» Your instructions: The entire listing is to be repeated verbatim.

» Records shown:
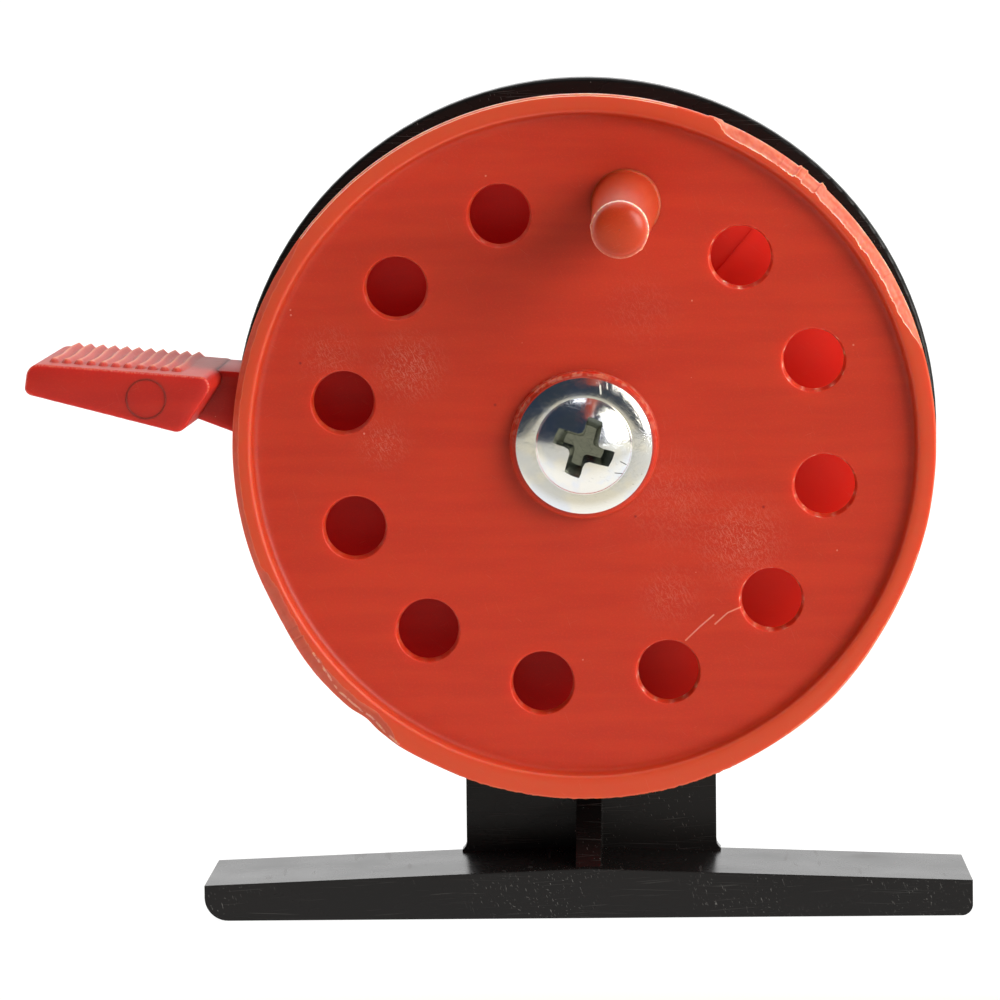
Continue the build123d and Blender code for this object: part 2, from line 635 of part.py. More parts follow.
PIECES = {
    "frame": frame,
    "spool_front": spool_front,
    "spool_rear": spool_rear,
    "handle_knob": handle_knob,
    "axle_screw": axle_screw,
    "axle_sleeve": axle_sleeve,
    "thrust_washer": thrust_washer,
    "axle_nut": axle_nut,
    "lever": lever,
    "brake_shoe": brake_shoe,
    "lever_pivot_pin": lever_pivot_pin,
    "pivot_retainer": pivot_retainer,
    "lever_spring": lever_spring,
}

os.makedirs("parts", exist_ok=True)
for name, make in PIECES.items():
    shape = make()
    export_step(shape, f"parts/{name}.step")
    print(name, len(shape.solids()), round(shape.volume, 1))
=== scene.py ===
import math

import bmesh
import bpy
from mathutils import Matrix, Vector, noise


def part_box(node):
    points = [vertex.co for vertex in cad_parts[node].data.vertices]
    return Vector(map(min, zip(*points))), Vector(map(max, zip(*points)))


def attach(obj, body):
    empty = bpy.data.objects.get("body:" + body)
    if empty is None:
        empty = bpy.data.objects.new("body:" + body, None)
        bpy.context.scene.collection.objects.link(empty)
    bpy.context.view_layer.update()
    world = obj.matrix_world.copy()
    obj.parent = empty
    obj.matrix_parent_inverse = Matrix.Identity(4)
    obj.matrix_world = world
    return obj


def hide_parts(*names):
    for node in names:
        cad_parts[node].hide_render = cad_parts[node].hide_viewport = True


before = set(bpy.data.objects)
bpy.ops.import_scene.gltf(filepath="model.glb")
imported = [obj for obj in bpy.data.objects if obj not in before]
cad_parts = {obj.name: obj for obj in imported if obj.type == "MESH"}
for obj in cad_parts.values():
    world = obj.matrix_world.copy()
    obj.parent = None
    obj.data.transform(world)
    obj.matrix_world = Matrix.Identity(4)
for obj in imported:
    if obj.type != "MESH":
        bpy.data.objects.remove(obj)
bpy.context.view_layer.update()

# Lengths are in millimetres until they become a mesh. Lights are placed in metres.
MM = 0.001
TURN = 2 * math.pi


def box_mm(node):
    """Lowest and highest corner of a CAD node in millimetres."""
    low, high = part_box(node)
    return low / MM, high / MM


# ---- places read from the frame ----
SPOOL_LOW, SPOOL_HIGH = box_mm("spool_front")
SCREW_LOW, SCREW_HIGH = box_mm("axle_screw")
KNOB_TIP_Y = box_mm("handle_knob")[0].y
LEVER_LOW, LEVER_HIGH = box_mm("lever")
SEAT_Y = box_mm("axle_sleeve")[0].y
AXLE_Z = (SCREW_LOW.z + SCREW_HIGH.z) / 2
LIP_Y = SPOOL_LOW.y

# ---- camera: nearly square on, a little above and to the right ----
CAMERA_FROM_FACE = Vector((7.56, -700.47, 74.25))
PICTURE_CENTRE_FROM_FACE = Vector((-6.0, 0, -3.84))
CAMERA_ROLL = math.radians(-0.60)
CAMERA_LENS = 357.45

# ---- spool, in the same sizes as its CAD node ----
FLANGE_R = 25.0
LIP_HEIGHT = 0.95
WEB_T = 1.3
BOSS_R = 5.25
BOSS_T = 0.7
BORE_R = 3.05
HOLE_RING_R = 17.36
HOLE_FRONT_R = 2.27
HOLE_BACK_R = 2.12
# Eleven holes and the knob share these positions round the ring.
POSITIONS = 12
KNOB_ANGLE = math.radians(79.7)
ARBOR_R = 12.5
LINE_SPACE = 5.4
HUB_TUBE_R = 5.0
LINE_HOLE_R = 0.6
LINE_HOLE_TURN = 40
RIM_STEPS = 1800

# Scraped stretches of the rim: from, to in degrees, greatest width, how pale.
SCRAPES = (
    (14, 69, 0.82, 0.55),
    (69, 150, 0.13, 0.75),
    (140, 206, 0.42, 0.2),
    (196, 239, 0.92, 0.16),
    (298, 346, 0.08, 0.4),
)
# Flash left outside the rim: from, to in degrees, how far it stands out.
FLASHES = ((244, 300, 0.1), (66, 69, 0.16), (50, 52, 0.22), (46, 47.5, 0.2))
# The rim's low half stands proud: from, to in degrees, how far.
PROUD = (207, 332, 0.27)
# The notch in it: angle and width in degrees, depth.
NOTCH = (231, 2.2, 0.2)


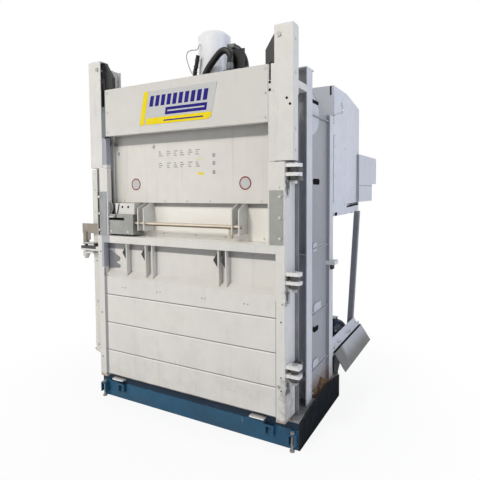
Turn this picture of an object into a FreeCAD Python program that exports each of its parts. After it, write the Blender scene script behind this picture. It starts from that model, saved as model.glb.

» Reply:
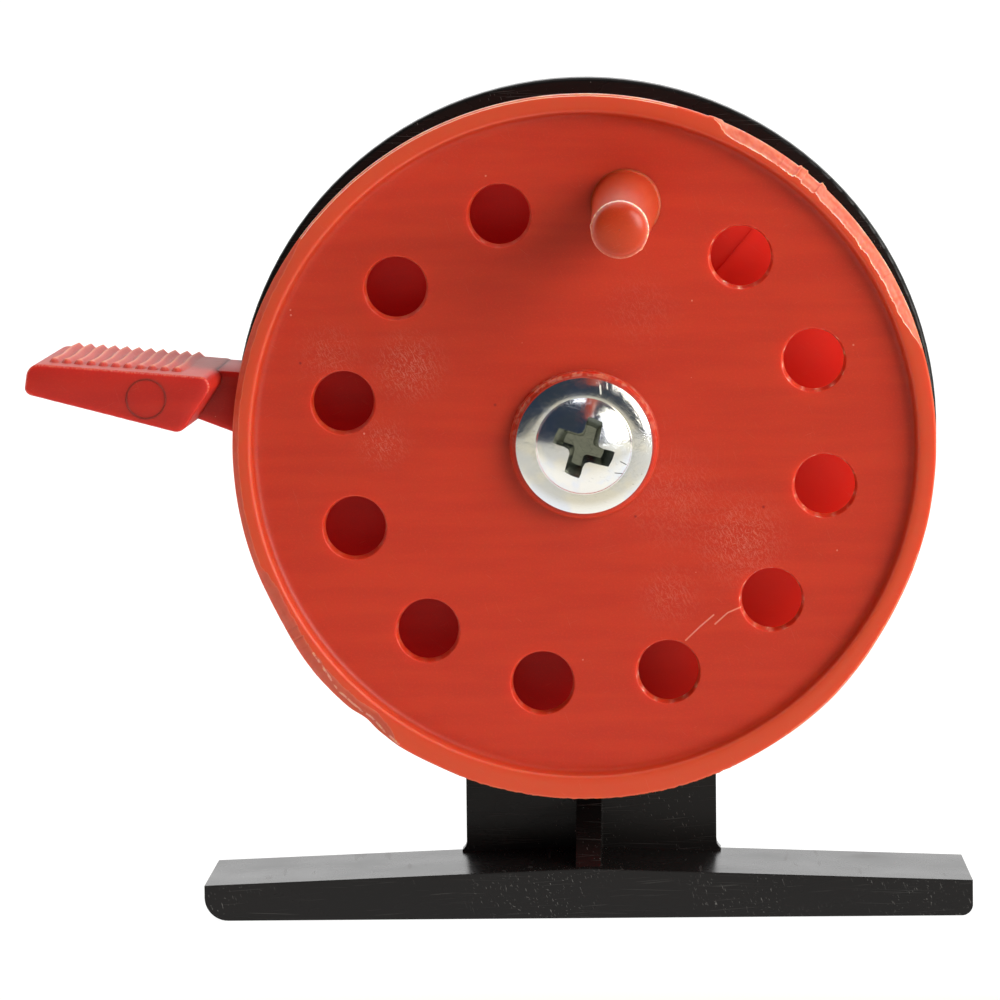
Continue the build123d and Blender code for this object: part 2, from line 635 of part.py. More parts follow.
PIECES = {
    "frame": frame,
    "spool_front": spool_front,
    "spool_rear": spool_rear,
    "handle_knob": handle_knob,
    "axle_screw": axle_screw,
    "axle_sleeve": axle_sleeve,
    "thrust_washer": thrust_washer,
    "axle_nut": axle_nut,
    "lever": lever,
    "brake_shoe": brake_shoe,
    "lever_pivot_pin": lever_pivot_pin,
    "pivot_retainer": pivot_retainer,
    "lever_spring": lever_spring,
}

os.makedirs("parts", exist_ok=True)
for name, make in PIECES.items():
    shape = make()
    export_step(shape, f"parts/{name}.step")
    print(name, len(shape.solids()), round(shape.volume, 1))
=== scene.py ===
import math

import bmesh
import bpy
from mathutils import Matrix, Vector, noise


def part_box(node):
    points = [vertex.co for vertex in cad_parts[node].data.vertices]
    return Vector(map(min, zip(*points))), Vector(map(max, zip(*points)))


def attach(obj, body):
    empty = bpy.data.objects.get("body:" + body)
    if empty is None:
        empty = bpy.data.objects.new("body:" + body, None)
        bpy.context.scene.collection.objects.link(empty)
    bpy.context.view_layer.update()
    world = obj.matrix_world.copy()
    obj.parent = empty
    obj.matrix_parent_inverse = Matrix.Identity(4)
    obj.matrix_world = world
    return obj


def hide_parts(*names):
    for node in names:
        cad_parts[node].hide_render = cad_parts[node].hide_viewport = True


before = set(bpy.data.objects)
bpy.ops.import_scene.gltf(filepath="model.glb")
imported = [obj for obj in bpy.data.objects if obj not in before]
cad_parts = {obj.name: obj for obj in imported if obj.type == "MESH"}
for obj in cad_parts.values():
    world = obj.matrix_world.copy()
    obj.parent = None
    obj.data.transform(world)
    obj.matrix_world = Matrix.Identity(4)
for obj in imported:
    if obj.type != "MESH":
        bpy.data.objects.remove(obj)
bpy.context.view_layer.update()

# Lengths are in millimetres until they become a mesh. Lights are placed in metres.
MM = 0.001
TURN = 2 * math.pi


def box_mm(node):
    """Lowest and highest corner of a CAD node in millimetres."""
    low, high = part_box(node)
    return low / MM, high / MM


# ---- places read from the frame ----
SPOOL_LOW, SPOOL_HIGH = box_mm("spool_front")
SCREW_LOW, SCREW_HIGH = box_mm("axle_screw")
KNOB_TIP_Y = box_mm("handle_knob")[0].y
LEVER_LOW, LEVER_HIGH = box_mm("lever")
SEAT_Y = box_mm("axle_sleeve")[0].y
AXLE_Z = (SCREW_LOW.z + SCREW_HIGH.z) / 2
LIP_Y = SPOOL_LOW.y

# ---- camera: nearly square on, a little above and to the right ----
CAMERA_FROM_FACE = Vector((7.56, -700.47, 74.25))
PICTURE_CENTRE_FROM_FACE = Vector((-6.0, 0, -3.84))
CAMERA_ROLL = math.radians(-0.60)
CAMERA_LENS = 357.45

# ---- spool, in the same sizes as its CAD node ----
FLANGE_R = 25.0
LIP_HEIGHT = 0.95
WEB_T = 1.3
BOSS_R = 5.25
BOSS_T = 0.7
BORE_R = 3.05
HOLE_RING_R = 17.36
HOLE_FRONT_R = 2.27
HOLE_BACK_R = 2.12
# Eleven holes and the knob share these positions round the ring.
POSITIONS = 12
KNOB_ANGLE = math.radians(79.7)
ARBOR_R = 12.5
LINE_SPACE = 5.4
HUB_TUBE_R = 5.0
LINE_HOLE_R = 0.6
LINE_HOLE_TURN = 40
RIM_STEPS = 1800

# Scraped stretches of the rim: from, to in degrees, greatest width, how pale.
SCRAPES = (
    (14, 69, 0.82, 0.55),
    (69, 150, 0.13, 0.75),
    (140, 206, 0.42, 0.2),
    (196, 239, 0.92, 0.16),
    (298, 346, 0.08, 0.4),
)
# Flash left outside the rim: from, to in degrees, how far it stands out.
FLASHES = ((244, 300, 0.1), (66, 69, 0.16), (50, 52, 0.22), (46, 47.5, 0.2))
# The rim's low half stands proud: from, to in degrees, how far.
PROUD = (207, 332, 0.27)
# The notch in it: angle and width in degrees, depth.
NOTCH = (231, 2.2, 0.2)


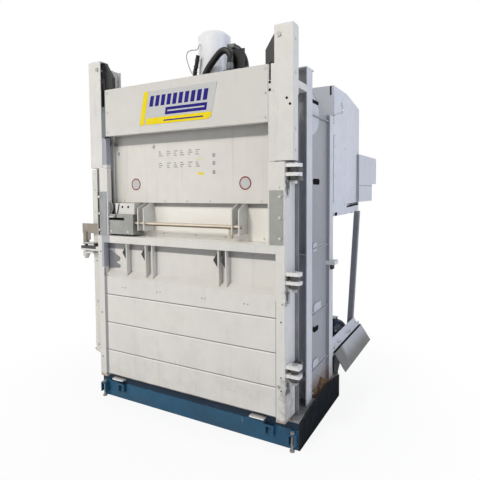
Turn this picture of an object into a FreeCAD Python program that exports each of its parts. After it, write the Blender scene script behind this picture. It starts from that model, saved as model.glb.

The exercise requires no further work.